To preserve privacy and confidentiality several data masking/encoding techniques for PPRL were developed. In the following we describe some of them and show for which kind of protocol they are suitable or rather in which step of the PPRL process they occur.
Commutative encryption is a well know encryption scheme used in three-pass-protocol to exchange private messages between two parties without sharing any key. The commutative encryption scheme can be used as special case of secure multi party computation to implement some basic operations like set intersection which is fundamental operation to compute the similarity between two records represented as sets of tokens. The basic idea of commutative encryption is the existence of a function f that satisfies the commutative property:
fk1(fk2(x)) = fk2(fk1(x)), where k1 and k2 are two private keys owned by the two parties respectively and x the message to exchange. An example of such a function is: fk(x) = xk mod n.

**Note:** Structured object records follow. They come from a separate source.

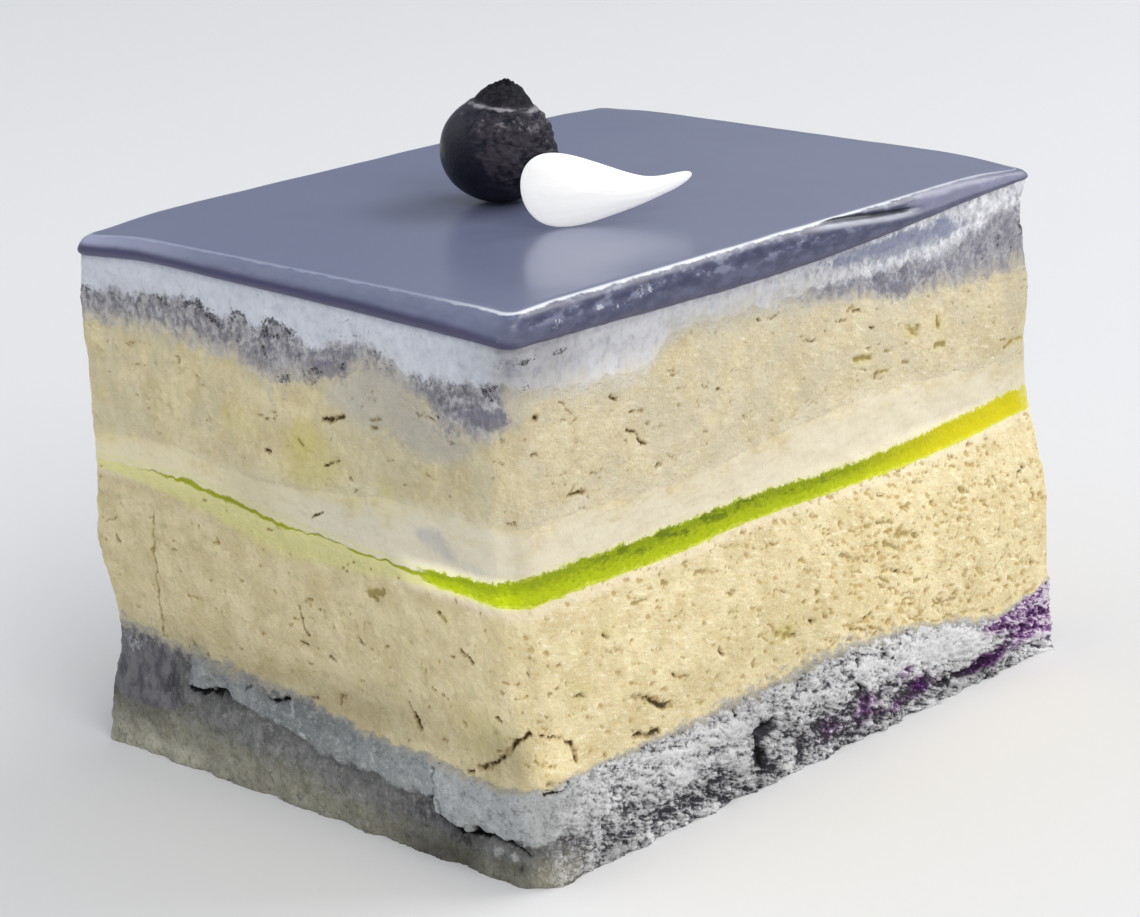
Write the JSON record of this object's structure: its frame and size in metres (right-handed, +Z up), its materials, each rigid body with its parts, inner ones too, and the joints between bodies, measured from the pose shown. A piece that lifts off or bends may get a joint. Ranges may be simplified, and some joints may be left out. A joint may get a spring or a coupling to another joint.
{
  "type": "cake slice",
  "caption": "Block of layered lemon blueberry cake: crumb base, sponges, curd, cream and mirror glaze, with a berry and a petal on top.",
  "frame": {"origin": "centre of the slice's box on the surface it rests on", "axes": "+Z up; the two cut faces that show look along -Y and +X; the longer side of the slice runs along Y"},
  "size_m": [0.0711, 0.0904, 0.0735],
  "materials": {
    "blueberry_base": "rough, crumbly, frosty grey with dark cracks and purple patches",
    "lower_sponge": "open cake crumb with small pits, matt",
    "lemon_curd": "moist set curd, lime green turning to lemon yellow",
    "cream_filling": "pale cream, soft satin",
    "upper_sponge": "fine cake crumb with small cracks, matt",
    "blueberry_layer": "blueberry-stained crumb, streaky grey violet, matt",
    "top_cream": "smooth pale grey cream, satin",
    "mirror_glaze": "mirror-smooth blue grey glaze, glossy",
    "blueberry": "dark skin with a greyish bloom, satin",
    "white_petal": "smooth white petal, satin"
  },
  "bodies": {
    "root": {"blueberry_base": "blueberry_base", "lower_sponge": "lower_sponge", "lemon_curd": "lemon_curd", "cream_filling": "cream_filling", "upper_sponge": "upper_sponge", "blueberry_layer": "blueberry_layer", "top_cream": "top_cream", "mirror_glaze": "mirror_glaze", "blueberry": "blueberry", "white_petal": "white_petal"}
  },
  "joints": []
}
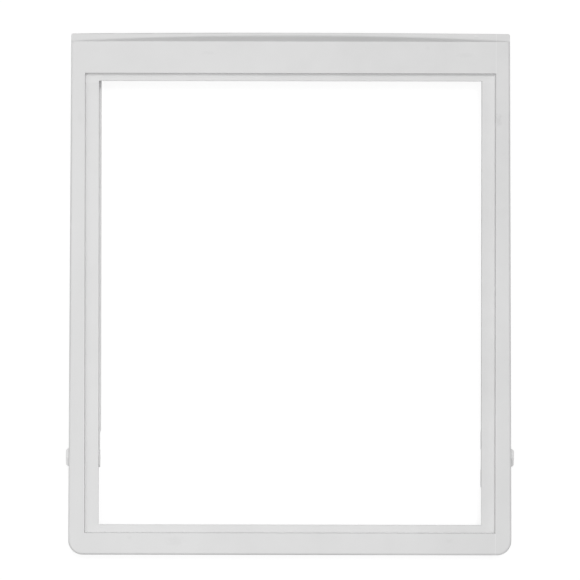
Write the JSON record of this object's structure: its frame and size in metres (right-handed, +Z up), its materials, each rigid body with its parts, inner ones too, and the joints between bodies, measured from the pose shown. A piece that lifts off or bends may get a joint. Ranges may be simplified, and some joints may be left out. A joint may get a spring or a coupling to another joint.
{
  "type": "refrigerator crisper cover frame",
  "caption": "White moulded rectangular frame with a stepped seat for a panel, a crowned front lip, a runner under each side and a small tab on each flank.",
  "frame": {"origin": "under the middle of the frame, in the plane of the runner soles", "axes": "+X to the right seen from the front, +Y from the front bar to the rear bar, +Z up"},
  "size_m": [0.4042, 0.4694, 0.0285],
  "materials": {
    "white_plastic": "satin moulded plastic"
  },
  "bodies": {
    "root": {"cover_frame": "white_plastic"}
  },
  "joints": []
}
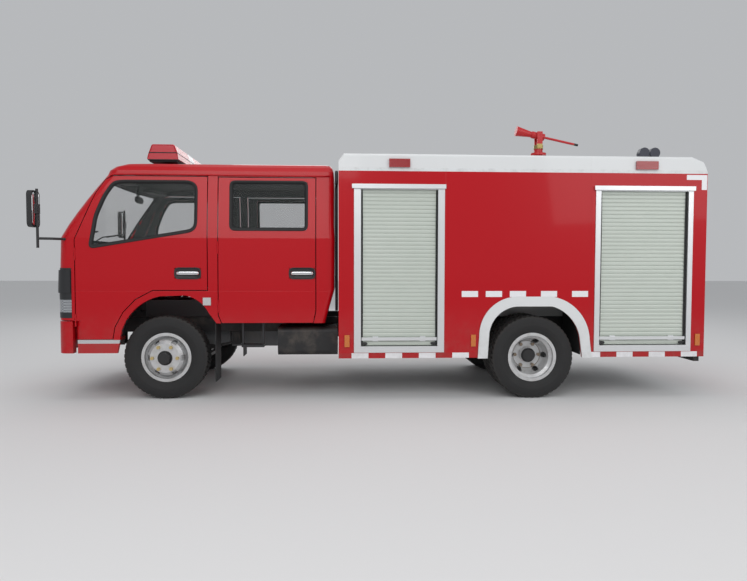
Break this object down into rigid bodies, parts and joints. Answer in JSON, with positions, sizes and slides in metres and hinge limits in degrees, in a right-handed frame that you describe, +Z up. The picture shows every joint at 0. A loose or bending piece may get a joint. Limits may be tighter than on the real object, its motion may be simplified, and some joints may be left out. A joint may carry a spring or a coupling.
{
  "type": "crew-cab fire truck",
  "caption": "Light airport fire truck with a crew cab, roller-shutter lockers, water tank and a swivelling roof monitor, on twin rear wheels.",
  "frame": {"origin": "on the ground, at the middle of the whole vehicle's length and width", "axes": "+X forward, +Y to the vehicle's left, +Z up"},
  "size_m": [6.041, 2.26, 2.6638],
  "materials": {
    "red_paint": "gloss red enamel",
    "pale_paint": "gloss grey-white enamel",
    "black_frame": "satin black chassis paint",
    "axle_black": "satin black paint on castings",
    "wheel_silver": "silver wheel paint",
    "tyre": "matt black rubber",
    "flap_rubber": "matt black rubber sheet",
    "engine_grey": "bare grey casting",
    "tank_black": "satin black",
    "exhaust_steel": "dull steel",
    "black_plastic": "grained black plastic",
    "lamp_clear": "clear lens over a bright bowl",
    "lamp_colour": "coloured lens",
    "lamp_dark": "dark blue-black housing",
    "window_glass": "lightly tinted glass",
    "seat_fabric": "dark woven cloth",
    "shutter_alloy": "satin anodised slats",
    "bright_alloy": "bright anodised",
    "bar_red": "red lens",
    "tank_grey": "grey primer",
    "monitor_red": "gloss red enamel"
  },
  "bodies": {
    "chassis": {"chassis_frame": "black_frame", "front_axle": "axle_black", "rear_axle": "axle_black", "leaf_springs": "axle_black", "powertrain": "engine_grey", "fuel_tank": "tank_black", "exhaust": "exhaust_steel", "mudflaps": "flap_rubber", "front_bumper": "red_paint", "grille": "black_plastic", "headlamps": "lamp_clear", "cab_shell": "red_paint", "windscreen": "window_glass", "dashboard": "black_plastic", "seats": "seat_fabric", "entry_steps": "red_paint", "mirrors": "black_plastic", "light_bar": "bar_red", "body_shell": "pale_paint", "body_sides": "red_paint", "roof_deck": "pale_paint", "water_tank": "tank_grey", "pump": "engine_grey", "shutter_frames": "bright_alloy", "arch_trims": "pale_paint", "monitor_base": "monitor_red", "work_lamps": "lamp_dark", "rear_ladder": "bright_alloy", "marker_lamps": "lamp_colour"},
    "knuckle_left": {"knuckle_left": "axle_black"},
    "knuckle_right": {"knuckle_right": "axle_black"},
    "tie_rod": {"tie_rod": "axle_black"},
    "steering_wheel": {"steering_wheel": "black_plastic"},
    "wheel_front_left": {"tyre_front_left": "tyre", "rim_front_left": "wheel_silver"},
    "wheels_rear_left": {"tyres_rear_left": "tyre", "rims_rear_left": "wheel_silver"},
    "door_front_left": {"door_front_left": "red_paint", "glass_front_left": "window_glass"},
    "door_rear_left": {"door_rear_left": "red_paint", "glass_rear_left": "window_glass"},
    "shutter_front_left": {"lift_bar_front_left": "bright_alloy", "curtain_front_left": "shutter_alloy"},
    "shutter_rear_left": {"lift_bar_rear_left": "bright_alloy", "curtain_rear_left": "shutter_alloy"},
    "wheel_front_right": {"tyre_front_right": "tyre", "rim_front_right": "wheel_silver"},
    "wheels_rear_right": {"tyres_rear_right": "tyre", "rims_rear_right": "wheel_silver"},
    "door_front_right": {"door_front_right": "red_paint", "glass_front_right": "window_glass"},
    "door_rear_right": {"door_rear_right": "red_paint", "glass_rear_right": "window_glass"},
    "shutter_front_right": {"lift_bar_front_right": "bright_alloy", "curtain_front_right": "shutter_alloy"},
    "shutter_rear_right": {"lift_bar_rear_right": "bright_alloy", "curtain_rear_right": "shutter_alloy"},
    "rear_hatch": {"rear_hatch": "red_paint"},
    "monitor_neck": {"monitor_neck": "monitor_red"},
    "monitor_barrel": {"monitor_barrel": "monitor_red"}
  },
  "joints": [
    {"name": "steer_left", "type": "hinge", "parent": "chassis", "child": "knuckle_left", "pos_m": [1.9645, 0.65, 0.374], "axis": [0, 0, 1], "range_deg": [-35, 35]},
    {"name": "steer_right", "type": "hinge", "parent": "chassis", "child": "knuckle_right", "pos_m": [1.9645, -0.65, 0.374], "axis": [0, 0, 1], "range_deg": [-35, 35]},
    {"name": "tie_rod_pivot", "type": "hinge", "parent": "knuckle_left", "child": "tie_rod", "pos_m": [1.7995, 0.65, 0.268], "axis": [0, 0, 1], "range_deg": [-35, 35]},
    {"name": "steering_wheel_turn", "type": "hinge", "parent": "chassis", "child": "steering_wheel", "pos_m": [2.4045, 0.43, 1.27], "axis": [-0.4695, 0, 0.8829], "range_deg": [-540, 540]},
    {"name": "wheel_front_left_spin", "type": "hinge", "parent": "knuckle_left", "child": "wheel_front_left", "pos_m": [1.9645, 0.762, 0.374], "axis": [0, 1, 0], "continuous": true},
    {"name": "wheels_rear_left_spin", "type": "hinge", "parent": "chassis", "child": "wheels_rear_left", "pos_m": [-1.3435, 0.747, 0.374], "axis": [0, 1, 0], "continuous": true},
    {"name": "door_front_left_hinge", "type": "hinge", "parent": "chassis", "child": "door_front_left", "pos_m": [2.7185, 0.929, 1], "axis": [0, 0, -1], "range_deg": [0, 70]},
    {"name": "door_rear_left_hinge", "type": "hinge", "parent": "chassis", "child": "door_rear_left", "pos_m": [1.4805, 0.929, 1], "axis": [0, 0, -1], "range_deg": [0, 70]},
    {"name": "shutter_front_left_lift", "type": "slide", "parent": "chassis", "child": "shutter_front_left", "axis": [0, 0, 1], "range_m": [0, 1.25], "deforming": ["curtain_front_left"]},
    {"name": "shutter_rear_left_lift", "type": "slide", "parent": "chassis", "child": "shutter_rear_left", "axis": [0, 0, 1], "range_m": [0, 1.25], "deforming": ["curtain_rear_left"]},
    {"name": "wheel_front_right_spin", "type": "hinge", "parent": "knuckle_right", "child": "wheel_front_right", "pos_m": [1.9645, -0.762, 0.374], "axis": [0, 1, 0], "continuous": true},
    {"name": "wheels_rear_right_spin", "type": "hinge", "parent": "chassis", "child": "wheels_rear_right", "pos_m": [-1.3435, -0.747, 0.374], "axis": [0, 1, 0], "continuous": true},
    {"name": "door_front_right_hinge", "type": "hinge", "parent": "chassis", "child": "door_front_right", "pos_m": [2.7185, -0.929, 1], "axis": [0, 0, 1], "range_deg": [0, 70]},
    {"name": "door_rear_right_hinge", "type": "hinge", "parent": "chassis", "child": "door_rear_right", "pos_m": [1.4805, -0.929, 1], "axis": [0, 0, 1], "range_deg": [0, 70]},
    {"name": "shutter_front_right_lift", "type": "slide", "parent": "chassis", "child": "shutter_front_right", "axis": [0, 0, 1], "range_m": [0, 1.25], "deforming": ["curtain_front_right"]},
    {"name": "shutter_rear_right_lift", "type": "slide", "parent": "chassis", "child": "shutter_rear_right", "axis": [0, 0, 1], "range_m": [0, 1.25], "deforming": ["curtain_rear_right"]},
    {"name": "rear_hatch_hinge", "type": "hinge", "parent": "chassis", "child": "rear_hatch", "pos_m": [-2.9225, 0, 1.93], "axis": [0, 1, 0], "range_deg": [0, 85]},
    {"name": "monitor_turn", "type": "hinge", "parent": "chassis", "child": "monitor_neck", "pos_m": [-1.6755, 0, 2.42], "axis": [0, 0, 1], "continuous": true},
    {"name": "monitor_pitch", "type": "hinge", "parent": "monitor_neck", "child": "monitor_barrel", "pos_m": [-1.6755, 0, 2.562], "axis": [0, -1, 0], "range_deg": [-30, 40]}
  ],
  "couplings": [
    {"joint": "steer_right", "follows": "steer_left", "ratio": 1},
    {"joint": "tie_rod_pivot", "follows": "steer_left", "ratio": -1},
    {"joint": "steering_wheel_turn", "follows": "steer_left", "ratio": 15}
  ]
}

Let’s now show roughly how commutative encryption can be used in PPRL. Two parties Alice and Bob have their own encryption and decryption keys ki and di respectively. For each pair of records (represented as sets of tokens) Alice and Bob execute the following steps:
- Each party encrypt the elements of its tokens’ set using its own encryption key: Ei(k,t)::encrypt(token t using key k).
- Alice sends its encrypted tokens EA(ka,ti) to Bob, and Bob sends its encrypted tokens EB(kb,ti) to Alice
- Alice encrypts Bob’s tokens using here key, i.e. EA(ka,EB(kb,t)) and sends the pairs < EB(kb,t), EA(ka,EB(kb,t))> back to Bob.
- Bob encrypts Alice’s tokens using his key, EB(kb,EA(ka,t)),
- Bob decrypts its part from the pairs received from Alice, i.e. <t, EA(ka,EB(kb,t))>, because E is commutative he can check whether EA(ka,EB(kb,t)) = EB(kb,EA(ka,t))
This kind of computation, although very secure, still have scalability problems. From the above algorithm one can see the number of exchanged messages between the parties to compare just one pair of records, and these steps must be carried out for all pairs (quadratic complexity).
A very simple way to “guarantee” privacy is to use hash function to generate hash values of records then to compare them in a private way using two or three party protocol. Because such encryption scheme is vulnerable to dictionary attacks, one can enhance the security by using keyed hash functions like SHA-1. However, this kind of data anonymization has the main drawback that it allows only to check whether two records are equal or not (equality and not similarity) which is feasible when dealing with dirty data.
Phonetic encoding is widely used in record linkage and database systems to generate blocks of candidates. It can also be used in PPRL to overcome the scalability problem. The basic idea of phonetic encoding it to produce a code for each name based on it pronunciation while tolerating small typos. Soundex for example generates codes of length four (One character followed by 3 digits), e.g. Carol and Carrell share the same code C640. Note that phonetic encoding is language dependent.
Bloom filter was originally presented by Bloom to efficiently check set membership. Its adaptation for PPRL was proposed by Schnell in a three-party protocol. The workflow to encode two record from two different parties into a bloom filters is and illustrated in Fig.7. First the QIDs of each record are tokenized to n-grams. Then starting with an empty bit array of length l, the elements of each set of tokens are mapped into the same bit array using k hash functions.
When appropriate parameters are used, like length of the bit array and the number of hash functions, bloom filter can provide high privacy and result’s quality. Furthermore the authors proposed some methods to harden it.